El ministerio de la evangelización es fascinante y exigente: requiere del amor por el anuncio y el testimonio, un amor total que puede verse marcado hasta por el martirio. La Iglesia no puede faltar en su misión de llevar la luz de Cristo, de proclamar el feliz anuncio del Evangelio, aún si ello comparta la persecución.(cfr Exhort. ap. Verbum Domini, 95). Es parte de su misma vida, como lo ha sido para Jesús. Los cristianos no deben sentir temor, aunque “sean actualmente el grupo religioso que sufre el mayor número de persecuciones a causa de la propia fe”. (Mensaje para la Jornada Mundial de la Paz 2011, 1).
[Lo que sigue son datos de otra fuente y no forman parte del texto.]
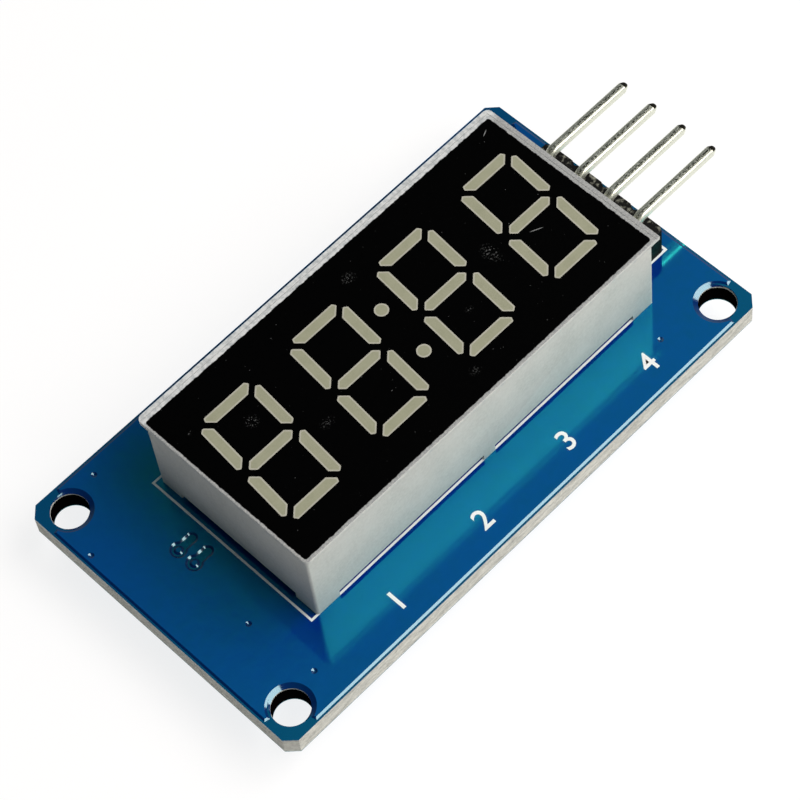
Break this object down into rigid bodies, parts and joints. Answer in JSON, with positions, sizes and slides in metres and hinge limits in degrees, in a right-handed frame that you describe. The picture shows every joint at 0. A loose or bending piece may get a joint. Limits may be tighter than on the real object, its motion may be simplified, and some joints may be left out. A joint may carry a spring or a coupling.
{
  "type": "seven segment display module",
  "caption": "Clock style digit display on a blue circuit board, with a driver chip underneath, a bent pin header at one end and a mounting hole in each corner.",
  "frame": {"origin": "centre of the four mounting holes, on the circuit board's underside", "axes": "+X along the board's long side towards the header pins, +Y across the board towards the top of the digits, +Z out of the display's face"},
  "size_m": [0.047, 0.0236, 0.011],
  "materials": {
    "solder_mask_laminate": "glossy",
    "housing_plastic": "matt",
    "black_film": "glossy",
    "segment_resin": "satin",
    "lamp_board_laminate": "matt",
    "light_chip": "satin",
    "potting_resin": "satin",
    "tinned_pin": "bright",
    "solder": "bright",
    "header_plastic": "satin",
    "chip_plastic": "matt",
    "resistor_glaze": "satin",
    "capacitor_ceramic": "matt"
  },
  "bodies": {
    "root": {"circuit_board": "solder_mask_laminate", "display_housing": "housing_plastic", "front_film": "black_film", "led_board": "lamp_board_laminate", "led_dies": "light_chip", "potting_resin": "potting_resin", "digit_1_segment_a": "segment_resin", "digit_1_segment_b": "segment_resin", "digit_1_segment_c": "segment_resin", "digit_1_segment_d": "segment_resin", "digit_1_segment_e": "segment_resin", "digit_1_segment_f": "segment_resin", "digit_1_segment_g": "segment_resin", "digit_2_segment_a": "segment_resin", "digit_2_segment_b": "segment_resin", "digit_2_segment_c": "segment_resin", "digit_2_segment_d": "segment_resin", "digit_2_segment_e": "segment_resin", "digit_2_segment_f": "segment_resin", "digit_2_segment_g": "segment_resin", "digit_3_segment_a": "segment_resin", "digit_3_segment_b": "segment_resin", "digit_3_segment_c": "segment_resin", "digit_3_segment_d": "segment_resin", "digit_3_segment_e": "segment_resin", "digit_3_segment_f": "segment_resin", "digit_3_segment_g": "segment_resin", "digit_4_segment_a": "segment_resin", "digit_4_segment_b": "segment_resin", "digit_4_segment_c": "segment_resin", "digit_4_segment_d": "segment_resin", "digit_4_segment_e": "segment_resin", "digit_4_segment_f": "segment_resin", "digit_4_segment_g": "segment_resin", "colon_dot_upper": "segment_resin", "colon_dot_lower": "segment_resin", "display_leads": "tinned_pin", "display_solder": "solder", "header_body": "header_plastic", "header_pin_1": "tinned_pin", "header_pin_2": "tinned_pin", "header_pin_3": "tinned_pin", "header_pin_4": "tinned_pin", "header_solder": "solder", "driver_chip_body": "chip_plastic", "driver_chip_leads": "tinned_pin", "resistor_1": "resistor_glaze", "resistor_2": "resistor_glaze", "capacitor_1": "capacitor_ceramic", "capacitor_2": "capacitor_ceramic", "capacitor_3": "capacitor_ceramic", "capacitor_4": "capacitor_ceramic", "end_caps": "tinned_pin", "end_cap_solder": "solder"}
  },
  "joints": []
}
San Pablo afirma que “ni la muerte ni la vida, ni los ángeles ni los principados, ni lo presente ni lo futuro, ni las potestades ni la altura, ni la profundidad ni otra criatura alguna podrá separarnos del amor de Dios manifestado en Cristo Jesús Señor nuestro” (Rm 8,38-39).
Queridos amigos, os agradezco el trabajo de animación y formación misionera que como directores nacionales de las Obras Misionales Pontificias, desarrolláis en vuestras Iglesias locales. Las Obras Misionales Pontificias que mis Predecesores y el Concilio Vaticano II han promovido y alentado (cfr Ad Gentes, 38) permanecen como un instrumento privilegiado para la cooperación misionera y para un provechoso intercambio del personal y de los recursos financieros entre las Iglesias.
No se debe olvidar el apoyo que las Obras Misionales Pontificias ofrecen a los Colegios Pontificios, en Roma, donde elegidos y enviados por sus Obispos, se forman sacerdotes, religiosos y laicos para las Iglesias locales de los territorios de misión.
Vuestra obra es preciosa para la edificación de la Iglesia, destinada a ser la “casa común” de toda la humanidad. El Espíritu Santo, protagonista de la Misión, nos guíe y nos sostenga siempre, con la intercesión de María, Estrella de la evangelización y Reina de los Apóstoles. A todos vosotros y a vuestros colaboradores imparto mi Bendición Apostólica.